There are, of course, steps that oil and gas companies can take beyond regulatory compliance to mitigate risk of cyber attack. In December 2016, PHMSA and TSA issued a joint notice, after activists tampered with certain pipelines, discussing steps to harden SCADA control systems on pipeline operational technology, including segregating the control system network from the corporate network, limiting remote access to control systems, and enhancing user access controls. In addition, all companies, including those in the oil and gas subsector and beyond, should consider engaging in an efficient and highly tactical incident response planning process that incorporates all necessary stakeholders across the enterprise, including those from both information technology and legal.
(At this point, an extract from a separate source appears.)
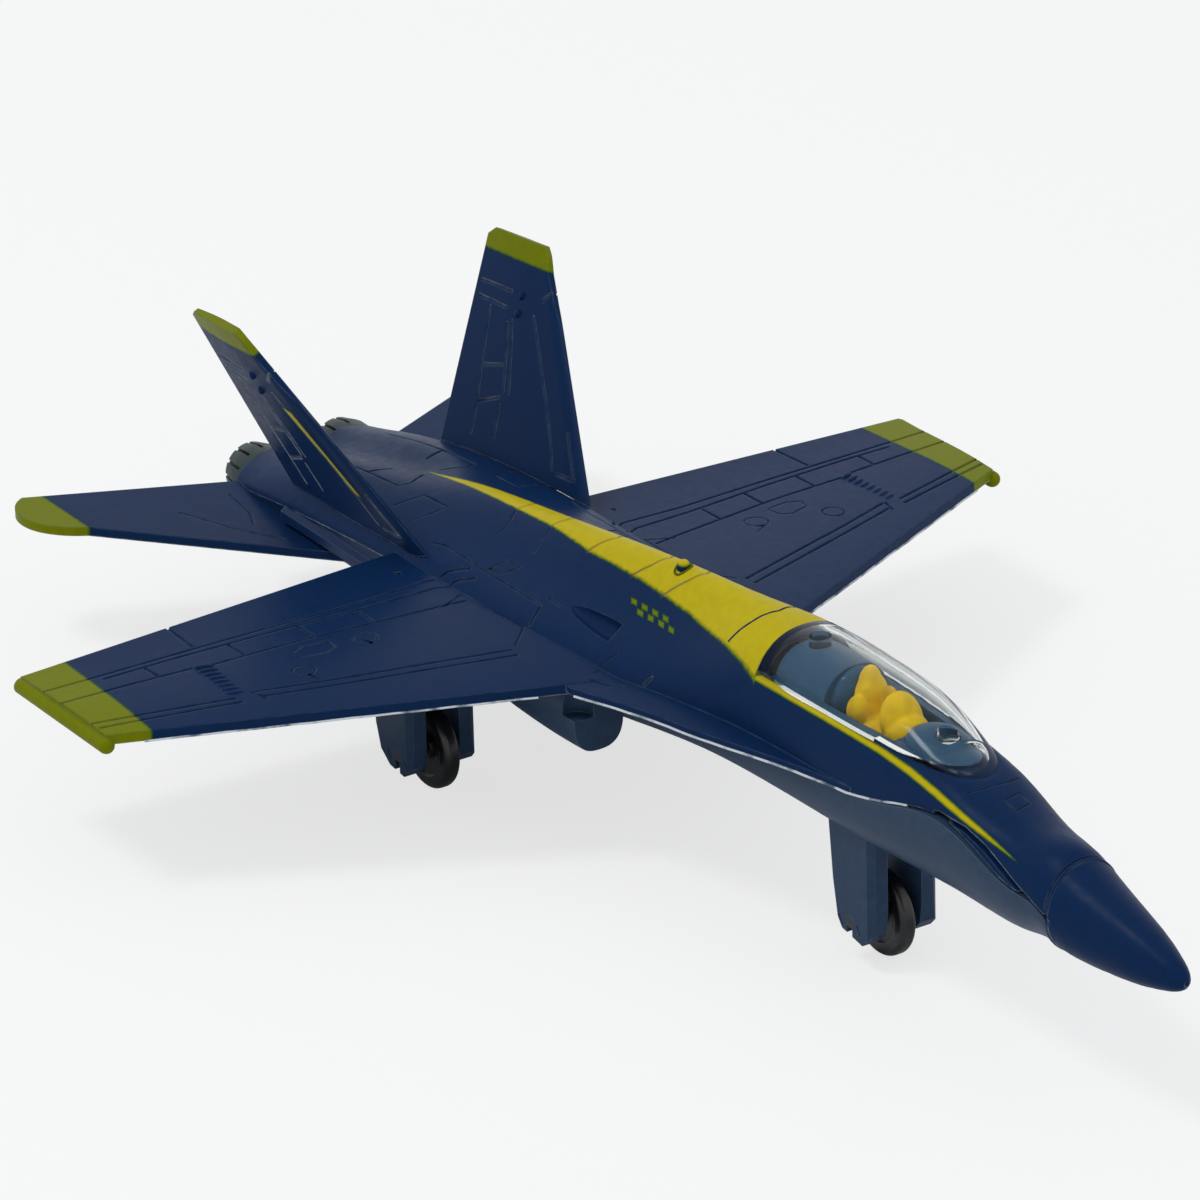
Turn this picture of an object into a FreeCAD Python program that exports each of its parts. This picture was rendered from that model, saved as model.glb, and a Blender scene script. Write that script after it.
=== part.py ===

Oil and gas companies seeking further risk mitigation should also consider certifying or designating their cybersecurity programs under the Support Anti-Terrorism by Fostering Effective Technologies Act ("SAFETY Act"). Overseen by the DHS SAFETY Act Office, the act provides significant liability protections where an approved technology or service is deployed to counteract an “act of terrorism.” Such an act of terrorism is determined by DHS, need not be politically motivated, and can include a cyber attack. While not necessarily applicable to lower scale cybersecurity incidents (by comparison, the Boston Marathon bombing was not designated an act of terrorism), SAFETY Act liability protections can mitigate risk posed to companies by a cyber attack with catastrophic consequences.